You are seeing the large builders reduce staff to the current level of building and selling, nobody's going to start a project today to loose money.

Some of the nationals will leave because the local large builders have better land positions (its a myth that nationals build for less, they use the same subs and buy local materials except appliances, etc. but their cost of capital is less and they pay more for land)

Anonymous said...

http://www.sacbee.com/101/story/22980.html

Area's housing less of a draw
Tide of Bay Area migrants ebbs as investors look east.
By Jim Wasserman - Bee Staff Writer

Last Updated 6:25 am PDT Thursday, September 14, 2006
Story appeared in MAIN NEWS section, Page A1

Print | E-Mail | Comments (34)

Investors Ron Rael of Novato and Kirk McKinney of Pacifica had a ride of their lives during Sacramento's housing boom.

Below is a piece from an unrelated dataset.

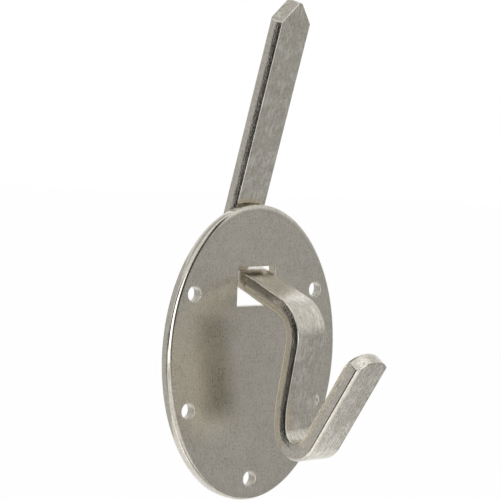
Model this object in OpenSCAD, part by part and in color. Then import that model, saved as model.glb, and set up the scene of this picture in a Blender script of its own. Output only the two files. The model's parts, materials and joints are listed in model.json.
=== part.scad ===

They bought houses low and watched the values go sky-high while renting them out.

In hindsight, Sacramento's fast rise from a relatively inexpensive market to one of the priciest in the West could make almost any investor appear like a genius.

No more. The investors' game has moved to Texas, New Mexico and Oklahoma, they say. Neither Rael, McKinney nor any of their Bay Area investor colleagues much care now for Sacramento's languid market.

Go to link for rest of the story...

Anonymous said...

lander: This link is from yesterday's bee.